In the listing below, find the line holding "front_tilt = rest_tilt(front_bends, front_bend_x);" and the line holding "obj.data.transform(world)". Write out those two lines and all lines between, exactly, and nothing more.
== GIVEN DATA
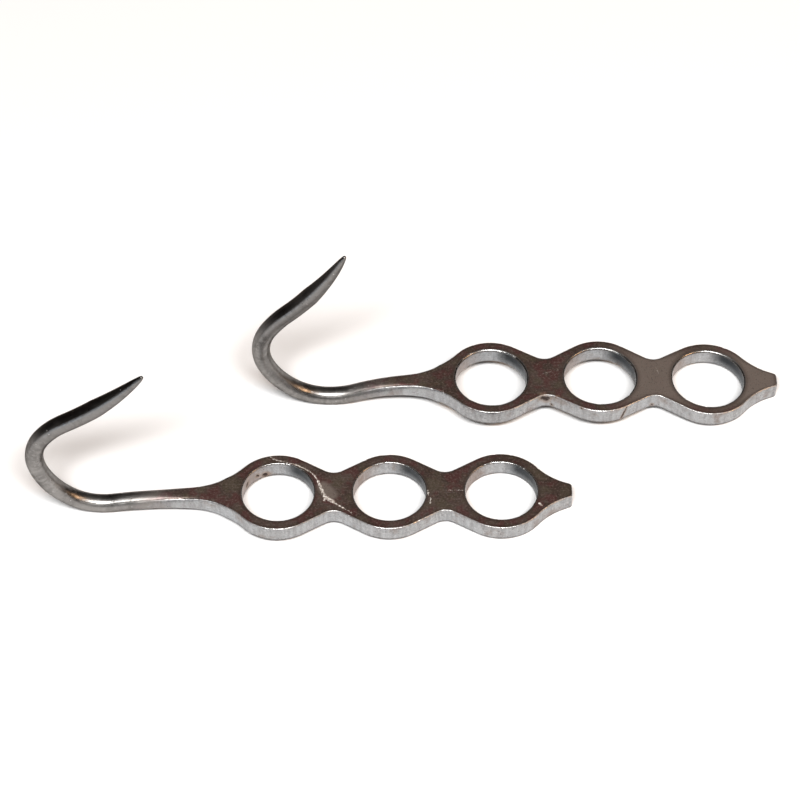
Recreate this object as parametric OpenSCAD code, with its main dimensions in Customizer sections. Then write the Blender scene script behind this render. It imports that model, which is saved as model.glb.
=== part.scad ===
// A pair of finger-ring hooks, one for each hand. Each hook is a single steel
// forging: three finger rings in a row, a shank, and a round rod that curls up
// into a pointed hook. The pair lies on a flat surface, each hook resting on the
// heel of its bend and on its tail.
// X runs along the hooks, tail to the right; Z is up from that surface.

/* [Finger rings] */
// Diameter of the bore that a finger goes through
ring_bore_d = 21.5; // [20:0.5:24]
// Outside diameter of each ring
ring_outer_d = 28; // [27:0.5:30]
// Distance from one ring's centre to the next
ring_pitch = 33; // [31:0.5:36]
// Thickness of the flat plate that the rings are part of
plate_t = 5.4; // [4.6:0.1:7]
// Width of the necks between the rings
neck_w = 14.6; // [12:0.2:18]
// Radius of the hollows between the rings
neck_fillet_r = 5; // [4:0.5:10]

/* [Ends of the plate] */
// Radius of the hollows that narrow the first ring to the shank
shank_fillet_r = 22; // [18:0.5:26]
// Width of the shank where the hollows end
shank_w = 5.4; // [5:0.1:6]
// Radius of the hollows that narrow the last ring to the tail
tail_fillet_r = 20.4; // [17:0.2:24]
// Distance from the last ring's centre to the blunt end of the tail
tail_len = 21; // [18:0.1:23]
// Width of the tail's blunt end
tail_w = 4.8; // [4:0.2:6]

/* [Rods] */
// Diameter of the rod that the hooks are bent from
rod_d = 5.4; // [4.4:0.1:6]
// Length of the ground point at the rod's end
point_len = 20; // [14:1:24]
// Fullness of the point: 1 is a straight cone, and less is a rounder point
point_power = 0.6; // [0.5:0.05:1]

/* [Front hook] */
// Where the front rod leaves the plate's plane, left of the middle ring
front_bend_x = 59; // [51:0.5:60]
// Radius of the slight dip before the front hook curls up
front_dip_r = 130; // [60:5:200]
// Angle of that dip, downwards
front_dip_turn = 10; // [4:0.5:14]
// Radii of the front hook's four upward bends: heel, belly, crown and arm
front_radii = [16, 25.5, 16, 24.5]; // [12:0.5:40]
// Angles of those four bends
front_turns = [51.5, 38.5, 46.5, 22]; // [10:0.5:60]
// Radius of the front arm's outward sweep to its point
front_flick_r = 100; // [60:1:200]
// Angle of that sweep
front_flick_turn = 18; // [10:0.5:24]

/* [Rear hook] */
// Where the rear rod leaves the plate's plane, left of the middle ring
rear_bend_x = 50; // [49:0.5:60]
// Radius of the dip before the rear hook curls up
rear_dip_r = 62; // [50:1:120]
// Angle of that dip, downwards
rear_dip_turn = 23; // [10:0.5:25]
// Radii of the rear hook's four upward bends: heel, belly, crown and arm
rear_radii = [19, 26.5, 17.5, 37]; // [12:0.5:40]
// Angles of those four bends
rear_turns = [62, 28, 53, 14]; // [10:0.5:64]
// Radius of the rear arm's outward sweep to its point
rear_flick_r = 83; // [60:1:200]
// Angle of that sweep
rear_flick_turn = 21; // [10:0.5:24]

/* [Layout of the pair] */
// How far the rear hook lies to the right of the front one
spread_x = 64; // [40:1:80]
// How far the rear hook lies behind the front one
spread_y = 41; // [36:1:60]
// Turn of the rear hook away from lying parallel to the front one
rear_yaw = 0.5; // [0:0.1:2]

/* [Hidden] */
steel = [0.42, 0.4, 0.38];
bore_clear = 1;       // a cutter reaches this far past each face
$fn = 96;

arc_step = 5;         // angle between the points of an arc in the outline
rod_sides = 20;       // flats around the rod
ring_gap = 2.2;       // spacing of the sections along the rod
shank_cut_x = 48;     // the plate hands over to the swept shank here
shank_overlap = 1;    // length of the shank that starts inside the plate
shank_inset = 0.97;   // the buried end is this much slimmer, so it stays inside
square_power = 10;    // superellipse power of the shank's squared section
round_len = 22;       // length over which the shank turns from square to round
tip_r = 0.3;          // radius that the very tip is worn down to

rings_x = [-ring_pitch, 0, ring_pitch];
ring_r = ring_outer_d / 2;
tail_x = ring_pitch + tail_len;

// Each bend is [radius, turn]; a positive turn curls the rod upwards
function bends(dip_r, dip_turn, radii, turns, flick_r, flick_turn) = concat(
    [[dip_r, -dip_turn]],
    [for (i = [0 : len(radii) - 1]) [radii[i], turns[i]]],
    [[flick_r, -flick_turn]]
);
front_bends = bends(front_dip_r, front_dip_turn, front_radii, front_turns, front_flick_r, front_flick_turn);
rear_bends = bends(rear_dip_r, rear_dip_turn, rear_radii, rear_turns, rear_flick_r, rear_flick_turn);

// A place on the rod is [x, z, heading, distance]; heading 0 runs towards -X, and 90 straight up
function go(from, radius, turn) = let (k = radius * sign(turn), h = from[2]) [
    from[0] + k * (sin(h) - sin(h + turn)),
    from[1] + k * (cos(h) - cos(h + turn)),
    h + turn,
    from[3] + arc_len([radius, turn])
];
function arc_len(bend) = bend[0] * abs(bend[1]) * PI / 180;
function ends(b, at, i = 0) = i == len(b) ? [at] : concat([at], ends(b, go(at, b[i][0], b[i][1]), i + 1));

// The last bend's sections draw closer together towards the tip
function along(j, n, last) = last ? 1 - pow(1 - j / n, 1.6) : j / n;
function route(b, bend_x) = let (
    start = [-shank_cut_x + shank_overlap, 0, 0, 0],
    straight = bend_x - shank_cut_x + shank_overlap,
    corner = ends(b, [-bend_x, 0, 0, straight]),
    lead = max(2, ceil(straight / ring_gap))
) concat(
    [for (j = [0 : lead - 1]) start + [-1, 0, 0, 1] * straight * j / lead],
    [
        for (i = [0 : len(b) - 1])
            let (n = ceil(arc_len(b[i]) / ring_gap), last = i == len(b) - 1)
                for (j = [0 : n - 1]) go(corner[i], b[i][0], b[i][1] * along(j, n, last))
    ],
    [corner[len(b)]]
);

function ramp(t) = let (u = min(1, max(0, t))) u * u * (3 - 2 * u);
function mix(a, b, t) = a + (b - a) * t;
function power_of(v, p) = sign(v) * pow(abs(v), p);

// Half-width of the shank while it follows the hollows, at a place x left of the middle ring
function hollow_w(x) = let (c = shank_hollow(), dx = max(0, x - c[0]))
    c[1] - sqrt(pow(shank_fillet_r, 2) - pow(min(dx, shank_fillet_r), 2));
// Centre of the shank's hollow, tangent to the first ring and to the shank's side
function shank_hollow() = let (h = shank_w / 2 + shank_fillet_r)
    [-ring_pitch - sqrt(pow(ring_r + shank_fillet_r, 2) - h * h), h];

// One section of the rod: half-width, half-thickness and superellipse power
function section(at, total) = let (
    d = at[3],
    to_round = ramp((d - shank_overlap) / round_len),
    inset = mix(shank_inset, 1, ramp(d / (3 * shank_overlap))),
    point = mix(2 * tip_r / rod_d, 1, pow(min(1, max(0, total - d) / point_len), point_power)),
    wide = mix(hollow_w(at[0]), rod_d / 2, to_round),
    high = mix(plate_t, rod_d, to_round) / 2
) [wide * inset * point, high * inset * point, 2 / mix(2 / square_power, 1, to_round)];

module rod(b, bend_x) {
    places = route(b, bend_x);
    count = len(places);
    total = places[count - 1][3];
    points = [
        for (at = places)
            let (s = section(at, total))
                for (k = [0 : rod_sides - 1])
                    let (a = 360 * (k + 0.5) / rod_sides, v = s[1] * power_of(sin(a), 2 / s[2]))
                        [at[0] + v * sin(at[2]), s[0] * power_of(cos(a), 2 / s[2]), at[1] + v * cos(at[2])]
    ];
    sides = [
        for (i = [0 : count - 2])
            for (k = [0 : rod_sides - 1])
                let (n = (k + 1) % rod_sides, a = i * rod_sides)
                    [a + k, a + n, a + n + rod_sides, a + k + rod_sides]
    ];
    first = [for (k = [rod_sides - 1 : -1 : 0]) k];
    last = [for (k = [0 : rod_sides - 1]) (count - 1) * rod_sides + k];
    polyhedron(points, concat([first], sides, [last]), convexity = 6);
}

// Part of a circle, without its last point, which the next arc starts from
function arc(c, r, a0, a1) = let (n = ceil(abs(a1 - a0) / arc_step))
    [for (i = [0 : n - 1]) let (a = mix(a0, a1, i / n)) [c[0] + r * cos(a), c[1] + r * sin(a)]];

// The same with its last point, from which a straight line goes on
function whole_arc(c, r, a0, a1) = concat(arc(c, r, a0, a1), [[c[0] + r * cos(a1), c[1] + r * sin(a1)]]);

// Centre of the hollow between two rings, and its radius, which is at most the one that touches both
function neck_hollow(x) = let (
    a = ring_pitch / 2,
    w = neck_w / 2,
    touching = (ring_r * ring_r - a * a - w * w) / (2 * (w - ring_r)),
    r = min(neck_fillet_r, touching)
) [x + a, w + r, r];

// Angle on a ring where a straight flank leaves it, tangent to the ring and to the hollow
function flank_angle() = let (h = neck_hollow(0), far = norm([h[0], h[1]]))
    atan2(h[1], h[0]) + acos(min(1, (ring_r + h[2]) / far));

// Centre of the tail's hollow, tangent to the last ring and ending at the blunt end's corner
function tail_hollow() = let (
    span = norm([tail_len, tail_w / 2]),
    far = ring_r + tail_fillet_r,
    a = (far * far - tail_fillet_r * tail_fillet_r + span * span) / (2 * span),
    turn = atan2(tail_w / 2, tail_len) + acos(a / far)
) [ring_pitch + far * cos(turn), far * sin(turn)];

function angle_to(from, to) = atan2(to[1] - from[1], to[0] - from[0]);

// Ring arc from an angle on, and the hollow that follows it
function ring_and_neck(i, from) = let (h = neck_hollow(rings_x[i]), turn = flank_angle())
    concat(
        whole_arc([rings_x[i], 0], ring_r, from, turn),
        whole_arc(h, h[2], turn - 180, -turn)
    );

// The upper edge of the plate, from the shank to the tail's corner
function upper_edge() = let (
    shank = shank_hollow(),
    tail = tail_hollow(),
    first = [rings_x[0], 0],
    last = [rings_x[2], 0],
    corner = [tail_x, tail_w / 2]
) concat(
    arc(shank, shank_fillet_r, -acos((-shank_cut_x - shank[0]) / shank_fillet_r), angle_to(shank, first)),
    ring_and_neck(0, angle_to(first, shank)),
    ring_and_neck(1, 180 - flank_angle()),
    arc(last, ring_r, 180 - flank_angle(), angle_to(last, tail)),
    arc(tail, tail_fillet_r, angle_to(tail, last), angle_to(tail, corner)),
    [corner]
);

module outline() {
    edge = upper_edge();
    back = [for (i = [len(edge) - 1 : -1 : 0]) [edge[i][0], -edge[i][1]]];
    polygon(concat(edge, back));
}

// One hook in its own frame: the middle ring's centre is the origin, on the plate's mid-plane
module hook(b, bend_x) {
    difference() {
        union() {
            translate([0, 0, -plate_t / 2]) linear_extrude(plate_t) outline();
            rod(b, bend_x);
        }
        for (x = rings_x)
            translate([x, 0, -plate_t / 2 - bore_clear])
                cylinder(d = ring_bore_d, h = plate_t + 2 * bore_clear);
    }
}

// Resting on the heel and the tail tips the plate by this angle, hook end up
function heel(b, bend_x) = let (r = route(b, bend_x), low = min([for (p = r) p[1]]))
    [for (p = r) if (p[1] == low) p][0];
function rest_tilt(b, bend_x) = let (p = heel(b, bend_x))
    atan2((rod_d - plate_t) / 2 - p[1], tail_x - p[0]);
function rest_z(tilt) = tail_x * sin(tilt) + plate_t / 2 * cos(tilt);

front_tilt = rest_tilt(front_bends, front_bend_x);
rear_tilt = rest_tilt(rear_bends, rear_bend_x);

// The origin is the centre of the pair's footprint
left_x = min([for (p = route(front_bends, front_bend_x)) p[0]]) - rod_d / 2;
centre_x = (left_x + spread_x + tail_x) / 2;
centre_y = spread_y / 2;

module front_hook() {
    color(steel)
        translate([-centre_x, -centre_y, rest_z(front_tilt)])
            rotate([0, front_tilt, 0])
                hook(front_bends, front_bend_x);
}

module rear_hook() {
    color(steel)
        translate([spread_x - centre_x, spread_y - centre_y, rest_z(rear_tilt)])
            rotate([0, rear_tilt, rear_yaw])
                hook(rear_bends, rear_bend_x);
}

front_hook();
rear_hook();
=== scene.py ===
"""Looks for the pair of finger-ring hooks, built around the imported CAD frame.

Each hook is one continuous skin: a plate with three rings, whose shank is lofted into a round rod. It is
laid out straight, roughened a little, bent along its rod's arcs and set down where its CAD node lies.
"""
import math
from types import SimpleNamespace

import bpy
import numpy as np
from mathutils import Matrix, Vector, noise


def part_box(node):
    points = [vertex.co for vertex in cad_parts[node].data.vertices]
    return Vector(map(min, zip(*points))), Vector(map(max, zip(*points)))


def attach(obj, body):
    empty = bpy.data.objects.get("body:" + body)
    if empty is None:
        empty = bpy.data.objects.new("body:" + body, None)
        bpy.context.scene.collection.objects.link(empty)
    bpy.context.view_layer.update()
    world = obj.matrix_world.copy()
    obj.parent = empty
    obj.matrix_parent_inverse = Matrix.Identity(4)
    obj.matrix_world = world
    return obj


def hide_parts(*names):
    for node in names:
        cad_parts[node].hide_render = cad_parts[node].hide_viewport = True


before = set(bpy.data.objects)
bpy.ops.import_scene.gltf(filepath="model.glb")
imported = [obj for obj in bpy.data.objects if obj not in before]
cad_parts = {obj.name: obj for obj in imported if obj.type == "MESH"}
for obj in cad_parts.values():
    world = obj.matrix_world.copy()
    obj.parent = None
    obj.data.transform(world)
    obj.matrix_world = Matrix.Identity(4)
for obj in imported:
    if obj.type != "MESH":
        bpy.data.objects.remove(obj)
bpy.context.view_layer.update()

MM = 0.001

# ---------------------------------------------------------------- sizes, in millimetres
RING_R = 14.0          # outer radius of the finger rings
PITCH = 33.0           # from one ring to the next
RINGS = ((-PITCH, 0.0), (0.0, 0.0), (PITCH, 0.0))
HALF_T = 2.7           # half the plate's thickness
NECK_HALF_W = 7.3
NECK_R = 5.0           # hollows between the rings
SHANK_HOLLOW_R = 22.0
SHANK_HALF_W = 2.7
SHANK_CUT_X = -48.0    # the plate hands over to the swept shank here
TAIL_HOLLOW_R = 20.4
TAIL_X = PITCH + 21.0
TAIL_HALF_W = 2.4
TAIL_CORNER_R = 1.3
EDGE_R = 0.35          # rounding of the plate's worn outer edges
ROD_R = 2.7
SQUARE_POWER = 10.0    # superellipse power of the shank's squared section
ROUND_LEN = 22.0       # length over which the squared shank turns into the round rod
POINT_LEN = 20.0
POINT_POWER = 0.6      # below 1, the point's sides swell outwards
TIP_R = 0.3            # radius that the very tip is worn down to

# ---------------------------------------------------------------- spacing of the skin's points
STEP = 0.45            # along the outline and the rod
ROUND_ROWS = 4         # rows across a rounded edge
WALL_ROWS = 8          # rows across the plate's side
FACE_ROWS = 7          # rows from a bore to the plate's edge
NECK_COLS = 26         # columns across a neck
SHANK_COLS = 22        # columns across the plate where the shank starts
END_ROWS = 5           # points across half of the tail's blunt end
SEAM_LEN = 3.0         # length over which the skin leaves the plate's exact section
TIP_ROWS = 1.3         # how many more rings the point has than the same length of rod,
TIP_CLOSE = 1.6        # and the power that draws them together at the tip
PATH_STEP = 0.1        # spacing of the search for the lowest place of the bend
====
### TASK OUTPUT
front_tilt = rest_tilt(front_bends, front_bend_x);
rear_tilt = rest_tilt(rear_bends, rear_bend_x);

// The origin is the centre of the pair's footprint
left_x = min([for (p = route(front_bends, front_bend_x)) p[0]]) - rod_d / 2;
centre_x = (left_x + spread_x + tail_x) / 2;
centre_y = spread_y / 2;

module front_hook() {
    color(steel)
        translate([-centre_x, -centre_y, rest_z(front_tilt)])
            rotate([0, front_tilt, 0])
                hook(front_bends, front_bend_x);
}

module rear_hook() {
    color(steel)
        translate([spread_x - centre_x, spread_y - centre_y, rest_z(rear_tilt)])
            rotate([0, rear_tilt, rear_yaw])
                hook(rear_bends, rear_bend_x);
}

front_hook();
rear_hook();
=== scene.py ===
"""Looks for the pair of finger-ring hooks, built around the imported CAD frame.

Each hook is one continuous skin: a plate with three rings, whose shank is lofted into a round rod. It is
laid out straight, roughened a little, bent along its rod's arcs and set down where its CAD node lies.
"""
import math
from types import SimpleNamespace

import bpy
import numpy as np
from mathutils import Matrix, Vector, noise


def part_box(node):
    points = [vertex.co for vertex in cad_parts[node].data.vertices]
    return Vector(map(min, zip(*points))), Vector(map(max, zip(*points)))


def attach(obj, body):
    empty = bpy.data.objects.get("body:" + body)
    if empty is None:
        empty = bpy.data.objects.new("body:" + body, None)
        bpy.context.scene.collection.objects.link(empty)
    bpy.context.view_layer.update()
    world = obj.matrix_world.copy()
    obj.parent = empty
    obj.matrix_parent_inverse = Matrix.Identity(4)
    obj.matrix_world = world
    return obj


def hide_parts(*names):
    for node in names:
        cad_parts[node].hide_render = cad_parts[node].hide_viewport = True


before = set(bpy.data.objects)
bpy.ops.import_scene.gltf(filepath="model.glb")
imported = [obj for obj in bpy.data.objects if obj not in before]
cad_parts = {obj.name: obj for obj in imported if obj.type == "MESH"}
for obj in cad_parts.values():
    world = obj.matrix_world.copy()
    obj.parent = None
    obj.data.transform(world)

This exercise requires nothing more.